What you have to do —
In the listing that follows, the range to quote begins at the line that has "hook_body();" and ends after the line that has "obj.matrix_parent_inverse = Matrix.Identity(4)"; quote it verbatim and add nothing.

Source material —
§ §
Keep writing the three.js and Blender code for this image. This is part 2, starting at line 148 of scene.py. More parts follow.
§ §
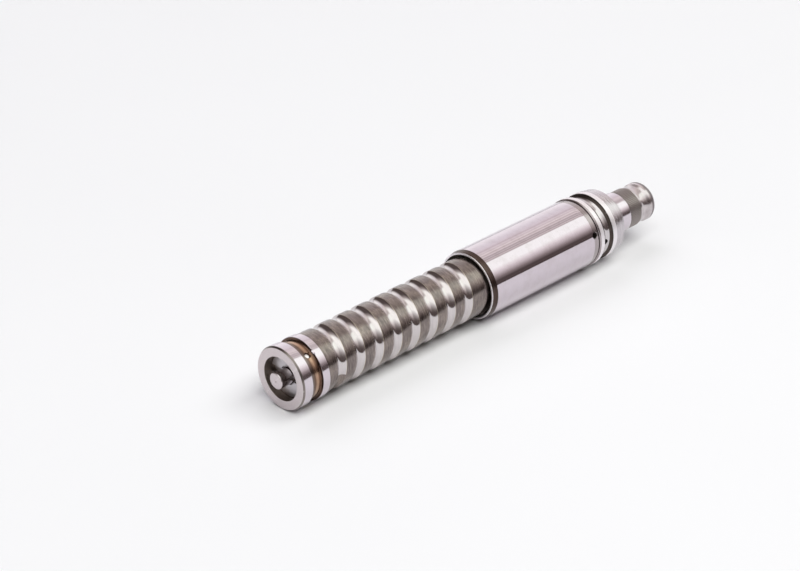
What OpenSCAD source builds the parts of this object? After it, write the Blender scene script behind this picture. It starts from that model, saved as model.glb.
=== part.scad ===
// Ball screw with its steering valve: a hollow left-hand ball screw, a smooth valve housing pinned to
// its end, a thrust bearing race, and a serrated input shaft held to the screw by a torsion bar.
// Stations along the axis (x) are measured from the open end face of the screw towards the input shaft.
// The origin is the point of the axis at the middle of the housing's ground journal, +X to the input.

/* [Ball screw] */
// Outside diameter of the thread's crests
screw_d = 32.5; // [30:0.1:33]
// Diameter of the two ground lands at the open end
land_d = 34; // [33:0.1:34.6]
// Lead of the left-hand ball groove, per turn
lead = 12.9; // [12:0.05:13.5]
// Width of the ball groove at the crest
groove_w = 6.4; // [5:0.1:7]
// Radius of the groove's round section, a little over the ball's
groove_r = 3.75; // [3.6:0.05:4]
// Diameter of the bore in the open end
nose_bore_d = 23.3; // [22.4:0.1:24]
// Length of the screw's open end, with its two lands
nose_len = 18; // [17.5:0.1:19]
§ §
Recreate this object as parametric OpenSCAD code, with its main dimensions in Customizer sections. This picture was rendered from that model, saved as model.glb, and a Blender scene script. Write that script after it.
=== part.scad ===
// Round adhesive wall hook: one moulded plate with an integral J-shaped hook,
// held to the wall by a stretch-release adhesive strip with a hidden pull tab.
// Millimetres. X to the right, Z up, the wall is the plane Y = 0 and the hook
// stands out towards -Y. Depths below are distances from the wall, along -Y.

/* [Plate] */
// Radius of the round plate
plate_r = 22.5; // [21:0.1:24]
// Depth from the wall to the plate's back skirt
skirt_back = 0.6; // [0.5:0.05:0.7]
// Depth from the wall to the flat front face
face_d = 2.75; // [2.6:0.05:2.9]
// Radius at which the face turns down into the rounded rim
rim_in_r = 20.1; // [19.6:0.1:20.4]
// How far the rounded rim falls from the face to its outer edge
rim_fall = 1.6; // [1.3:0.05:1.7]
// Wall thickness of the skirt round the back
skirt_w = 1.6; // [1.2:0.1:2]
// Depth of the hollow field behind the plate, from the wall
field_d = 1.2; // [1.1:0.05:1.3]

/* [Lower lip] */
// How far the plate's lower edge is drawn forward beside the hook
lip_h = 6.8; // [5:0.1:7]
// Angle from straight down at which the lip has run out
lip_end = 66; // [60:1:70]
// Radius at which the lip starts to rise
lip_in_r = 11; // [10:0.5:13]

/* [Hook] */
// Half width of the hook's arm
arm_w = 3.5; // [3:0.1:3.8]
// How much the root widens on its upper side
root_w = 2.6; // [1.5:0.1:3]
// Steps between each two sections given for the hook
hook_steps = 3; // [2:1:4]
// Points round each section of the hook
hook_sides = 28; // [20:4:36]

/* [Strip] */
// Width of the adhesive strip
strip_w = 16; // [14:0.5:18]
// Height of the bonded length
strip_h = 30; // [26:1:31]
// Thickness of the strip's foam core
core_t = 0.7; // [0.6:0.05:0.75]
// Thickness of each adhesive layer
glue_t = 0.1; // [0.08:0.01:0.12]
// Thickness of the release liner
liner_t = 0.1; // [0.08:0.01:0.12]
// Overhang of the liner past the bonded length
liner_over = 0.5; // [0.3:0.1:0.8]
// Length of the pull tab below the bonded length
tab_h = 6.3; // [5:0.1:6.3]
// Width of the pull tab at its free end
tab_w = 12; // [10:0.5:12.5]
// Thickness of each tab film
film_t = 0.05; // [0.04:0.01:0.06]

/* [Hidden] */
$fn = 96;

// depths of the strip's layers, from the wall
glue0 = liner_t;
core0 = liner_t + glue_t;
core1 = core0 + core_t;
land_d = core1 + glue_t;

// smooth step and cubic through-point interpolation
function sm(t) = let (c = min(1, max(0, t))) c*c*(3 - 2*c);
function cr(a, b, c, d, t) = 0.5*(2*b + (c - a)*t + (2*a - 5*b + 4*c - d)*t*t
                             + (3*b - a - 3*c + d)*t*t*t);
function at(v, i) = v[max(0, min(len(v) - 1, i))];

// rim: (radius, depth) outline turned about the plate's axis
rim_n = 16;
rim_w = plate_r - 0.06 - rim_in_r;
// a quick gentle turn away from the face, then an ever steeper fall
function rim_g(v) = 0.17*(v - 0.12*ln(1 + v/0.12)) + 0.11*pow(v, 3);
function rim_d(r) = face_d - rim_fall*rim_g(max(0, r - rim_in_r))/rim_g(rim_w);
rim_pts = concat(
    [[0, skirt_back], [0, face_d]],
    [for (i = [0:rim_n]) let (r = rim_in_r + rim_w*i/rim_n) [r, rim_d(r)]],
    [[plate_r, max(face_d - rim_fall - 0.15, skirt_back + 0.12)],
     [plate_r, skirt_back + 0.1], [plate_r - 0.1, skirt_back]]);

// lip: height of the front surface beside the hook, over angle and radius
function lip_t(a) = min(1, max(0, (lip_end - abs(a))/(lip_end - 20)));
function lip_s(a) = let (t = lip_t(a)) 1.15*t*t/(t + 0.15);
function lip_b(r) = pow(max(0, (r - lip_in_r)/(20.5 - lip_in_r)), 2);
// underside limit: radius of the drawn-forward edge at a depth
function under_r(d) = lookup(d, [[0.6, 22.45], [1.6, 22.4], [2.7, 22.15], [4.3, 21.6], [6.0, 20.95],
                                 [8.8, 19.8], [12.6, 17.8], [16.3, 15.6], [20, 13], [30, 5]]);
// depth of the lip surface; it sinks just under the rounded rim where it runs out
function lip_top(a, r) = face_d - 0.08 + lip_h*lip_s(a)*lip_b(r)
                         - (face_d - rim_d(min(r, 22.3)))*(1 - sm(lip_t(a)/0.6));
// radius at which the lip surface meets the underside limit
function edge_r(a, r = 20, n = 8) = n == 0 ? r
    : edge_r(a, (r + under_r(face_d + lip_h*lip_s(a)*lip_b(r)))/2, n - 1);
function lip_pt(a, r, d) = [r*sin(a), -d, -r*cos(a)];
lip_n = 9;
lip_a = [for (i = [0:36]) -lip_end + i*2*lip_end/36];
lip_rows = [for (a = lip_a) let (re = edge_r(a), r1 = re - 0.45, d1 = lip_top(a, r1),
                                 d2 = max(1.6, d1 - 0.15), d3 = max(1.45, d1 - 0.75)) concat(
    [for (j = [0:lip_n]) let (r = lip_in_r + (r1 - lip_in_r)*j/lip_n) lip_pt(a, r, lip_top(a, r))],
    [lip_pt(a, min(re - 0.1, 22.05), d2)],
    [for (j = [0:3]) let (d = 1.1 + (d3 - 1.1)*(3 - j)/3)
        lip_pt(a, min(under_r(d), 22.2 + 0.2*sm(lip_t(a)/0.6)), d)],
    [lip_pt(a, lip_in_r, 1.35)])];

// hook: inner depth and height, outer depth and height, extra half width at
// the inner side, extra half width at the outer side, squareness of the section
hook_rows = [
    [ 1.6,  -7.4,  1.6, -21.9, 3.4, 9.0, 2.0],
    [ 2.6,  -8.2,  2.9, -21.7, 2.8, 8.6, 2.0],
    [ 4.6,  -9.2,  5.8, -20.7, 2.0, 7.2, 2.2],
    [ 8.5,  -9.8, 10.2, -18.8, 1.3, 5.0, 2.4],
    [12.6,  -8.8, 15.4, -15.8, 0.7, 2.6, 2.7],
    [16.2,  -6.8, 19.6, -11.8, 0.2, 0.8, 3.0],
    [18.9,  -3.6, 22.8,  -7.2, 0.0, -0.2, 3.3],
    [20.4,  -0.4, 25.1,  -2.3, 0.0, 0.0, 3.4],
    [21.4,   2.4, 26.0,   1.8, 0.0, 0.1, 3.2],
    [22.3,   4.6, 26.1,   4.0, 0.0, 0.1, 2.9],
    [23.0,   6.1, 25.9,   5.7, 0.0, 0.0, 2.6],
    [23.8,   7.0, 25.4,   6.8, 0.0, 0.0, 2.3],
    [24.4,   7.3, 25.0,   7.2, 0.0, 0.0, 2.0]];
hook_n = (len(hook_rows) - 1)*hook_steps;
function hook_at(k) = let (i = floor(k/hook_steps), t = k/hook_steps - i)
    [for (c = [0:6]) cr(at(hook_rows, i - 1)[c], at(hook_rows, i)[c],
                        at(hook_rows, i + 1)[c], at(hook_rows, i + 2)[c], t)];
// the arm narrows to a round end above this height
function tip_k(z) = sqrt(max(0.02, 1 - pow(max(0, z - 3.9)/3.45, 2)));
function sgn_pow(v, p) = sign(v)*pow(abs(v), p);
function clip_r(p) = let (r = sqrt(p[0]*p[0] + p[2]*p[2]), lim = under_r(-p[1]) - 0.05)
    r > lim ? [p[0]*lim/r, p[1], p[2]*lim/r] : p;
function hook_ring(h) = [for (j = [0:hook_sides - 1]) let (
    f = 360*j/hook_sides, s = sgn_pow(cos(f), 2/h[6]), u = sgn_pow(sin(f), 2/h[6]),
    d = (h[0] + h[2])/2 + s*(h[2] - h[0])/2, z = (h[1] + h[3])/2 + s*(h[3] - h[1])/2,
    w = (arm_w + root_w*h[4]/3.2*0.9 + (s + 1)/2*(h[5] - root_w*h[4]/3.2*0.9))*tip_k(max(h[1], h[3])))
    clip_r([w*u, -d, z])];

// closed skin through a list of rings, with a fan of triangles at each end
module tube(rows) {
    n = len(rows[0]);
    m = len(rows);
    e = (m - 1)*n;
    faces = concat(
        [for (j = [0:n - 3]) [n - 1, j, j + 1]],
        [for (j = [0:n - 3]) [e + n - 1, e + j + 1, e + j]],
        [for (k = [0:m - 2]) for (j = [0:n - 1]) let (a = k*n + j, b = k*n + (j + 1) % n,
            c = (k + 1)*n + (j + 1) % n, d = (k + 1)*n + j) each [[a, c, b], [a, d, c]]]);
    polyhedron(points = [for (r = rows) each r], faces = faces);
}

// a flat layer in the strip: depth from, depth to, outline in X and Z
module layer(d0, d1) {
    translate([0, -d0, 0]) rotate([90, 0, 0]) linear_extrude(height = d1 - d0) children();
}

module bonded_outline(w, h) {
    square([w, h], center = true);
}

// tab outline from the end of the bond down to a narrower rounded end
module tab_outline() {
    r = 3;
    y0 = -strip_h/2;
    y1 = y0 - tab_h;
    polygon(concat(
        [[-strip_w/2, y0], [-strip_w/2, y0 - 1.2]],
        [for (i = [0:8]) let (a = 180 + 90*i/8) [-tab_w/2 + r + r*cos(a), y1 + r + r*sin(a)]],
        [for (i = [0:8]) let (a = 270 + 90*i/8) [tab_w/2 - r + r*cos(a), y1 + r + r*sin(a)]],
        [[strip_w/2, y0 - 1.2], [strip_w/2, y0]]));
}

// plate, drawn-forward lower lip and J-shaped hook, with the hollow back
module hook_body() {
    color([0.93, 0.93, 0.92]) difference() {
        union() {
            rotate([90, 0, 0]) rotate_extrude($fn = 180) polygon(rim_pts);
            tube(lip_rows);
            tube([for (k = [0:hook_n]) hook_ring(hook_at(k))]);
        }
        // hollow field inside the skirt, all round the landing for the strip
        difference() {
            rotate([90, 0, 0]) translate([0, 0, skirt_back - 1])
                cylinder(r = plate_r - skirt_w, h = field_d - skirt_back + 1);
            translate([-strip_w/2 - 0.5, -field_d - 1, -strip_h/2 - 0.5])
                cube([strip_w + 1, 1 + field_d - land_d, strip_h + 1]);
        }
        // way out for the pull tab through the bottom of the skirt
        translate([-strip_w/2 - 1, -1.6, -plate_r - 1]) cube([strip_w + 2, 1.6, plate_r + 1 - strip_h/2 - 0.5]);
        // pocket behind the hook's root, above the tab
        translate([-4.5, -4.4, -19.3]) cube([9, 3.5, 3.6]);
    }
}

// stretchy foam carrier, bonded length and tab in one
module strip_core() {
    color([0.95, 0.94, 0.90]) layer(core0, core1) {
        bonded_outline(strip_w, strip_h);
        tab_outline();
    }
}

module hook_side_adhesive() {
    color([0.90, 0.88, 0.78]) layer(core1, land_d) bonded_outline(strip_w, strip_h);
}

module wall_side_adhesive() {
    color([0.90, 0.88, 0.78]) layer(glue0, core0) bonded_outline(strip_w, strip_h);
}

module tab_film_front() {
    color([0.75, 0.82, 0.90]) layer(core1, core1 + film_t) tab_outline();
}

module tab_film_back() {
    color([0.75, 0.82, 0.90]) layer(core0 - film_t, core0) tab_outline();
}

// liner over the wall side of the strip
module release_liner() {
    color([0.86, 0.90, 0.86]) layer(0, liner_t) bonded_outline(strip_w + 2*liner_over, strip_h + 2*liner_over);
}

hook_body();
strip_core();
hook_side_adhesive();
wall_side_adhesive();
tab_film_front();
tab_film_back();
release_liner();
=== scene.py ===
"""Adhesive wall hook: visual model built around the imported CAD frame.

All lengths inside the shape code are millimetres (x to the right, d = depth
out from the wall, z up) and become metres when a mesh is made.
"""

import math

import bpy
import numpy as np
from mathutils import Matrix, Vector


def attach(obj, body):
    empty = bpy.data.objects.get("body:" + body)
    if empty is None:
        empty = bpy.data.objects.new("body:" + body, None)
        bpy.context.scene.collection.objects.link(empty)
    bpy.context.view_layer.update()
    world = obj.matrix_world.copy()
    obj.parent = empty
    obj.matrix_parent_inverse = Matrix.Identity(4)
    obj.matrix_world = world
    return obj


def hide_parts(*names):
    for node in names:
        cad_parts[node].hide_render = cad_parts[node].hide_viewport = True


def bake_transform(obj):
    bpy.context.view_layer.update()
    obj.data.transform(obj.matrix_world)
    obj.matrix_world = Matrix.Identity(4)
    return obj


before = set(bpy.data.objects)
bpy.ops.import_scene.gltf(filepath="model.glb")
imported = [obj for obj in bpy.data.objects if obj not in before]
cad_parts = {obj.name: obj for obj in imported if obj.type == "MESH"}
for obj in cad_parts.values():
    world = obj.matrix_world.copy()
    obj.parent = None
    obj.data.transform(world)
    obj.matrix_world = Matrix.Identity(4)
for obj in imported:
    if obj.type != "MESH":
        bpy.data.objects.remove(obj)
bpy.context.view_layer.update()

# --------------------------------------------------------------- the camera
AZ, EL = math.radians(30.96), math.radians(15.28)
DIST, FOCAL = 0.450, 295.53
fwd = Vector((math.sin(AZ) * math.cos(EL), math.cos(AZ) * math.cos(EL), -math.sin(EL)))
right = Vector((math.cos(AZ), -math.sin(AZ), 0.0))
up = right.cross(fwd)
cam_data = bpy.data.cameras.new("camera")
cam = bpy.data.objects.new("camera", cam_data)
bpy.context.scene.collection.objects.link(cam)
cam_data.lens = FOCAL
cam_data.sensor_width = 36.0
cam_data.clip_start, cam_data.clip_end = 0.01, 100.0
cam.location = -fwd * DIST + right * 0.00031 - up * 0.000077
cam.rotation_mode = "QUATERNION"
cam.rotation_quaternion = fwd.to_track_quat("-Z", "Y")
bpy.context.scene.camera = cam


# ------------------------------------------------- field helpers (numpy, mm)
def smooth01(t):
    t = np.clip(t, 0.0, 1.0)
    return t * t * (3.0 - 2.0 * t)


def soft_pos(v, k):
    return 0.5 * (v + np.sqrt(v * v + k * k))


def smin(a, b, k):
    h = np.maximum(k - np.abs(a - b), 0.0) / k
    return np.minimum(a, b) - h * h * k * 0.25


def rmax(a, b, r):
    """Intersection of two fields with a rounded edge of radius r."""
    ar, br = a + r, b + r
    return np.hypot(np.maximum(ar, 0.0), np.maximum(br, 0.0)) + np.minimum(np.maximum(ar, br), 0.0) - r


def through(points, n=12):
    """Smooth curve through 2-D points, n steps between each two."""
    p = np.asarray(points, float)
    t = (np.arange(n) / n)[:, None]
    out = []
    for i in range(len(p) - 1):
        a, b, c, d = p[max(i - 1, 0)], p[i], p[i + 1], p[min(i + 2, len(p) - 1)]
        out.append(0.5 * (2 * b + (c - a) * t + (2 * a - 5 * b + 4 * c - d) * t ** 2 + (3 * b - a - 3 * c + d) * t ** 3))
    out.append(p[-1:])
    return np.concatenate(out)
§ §
Solution to this exercise —
hook_body();
strip_core();
hook_side_adhesive();
wall_side_adhesive();
tab_film_front();
tab_film_back();
release_liner();
=== scene.py ===
"""Adhesive wall hook: visual model built around the imported CAD frame.

All lengths inside the shape code are millimetres (x to the right, d = depth
out from the wall, z up) and become metres when a mesh is made.
"""

import math

import bpy
import numpy as np
from mathutils import Matrix, Vector


def attach(obj, body):
    empty = bpy.data.objects.get("body:" + body)
    if empty is None:
        empty = bpy.data.objects.new("body:" + body, None)
        bpy.context.scene.collection.objects.link(empty)
    bpy.context.view_layer.update()
    world = obj.matrix_world.copy()
    obj.parent = empty
    obj.matrix_parent_inverse = Matrix.Identity(4)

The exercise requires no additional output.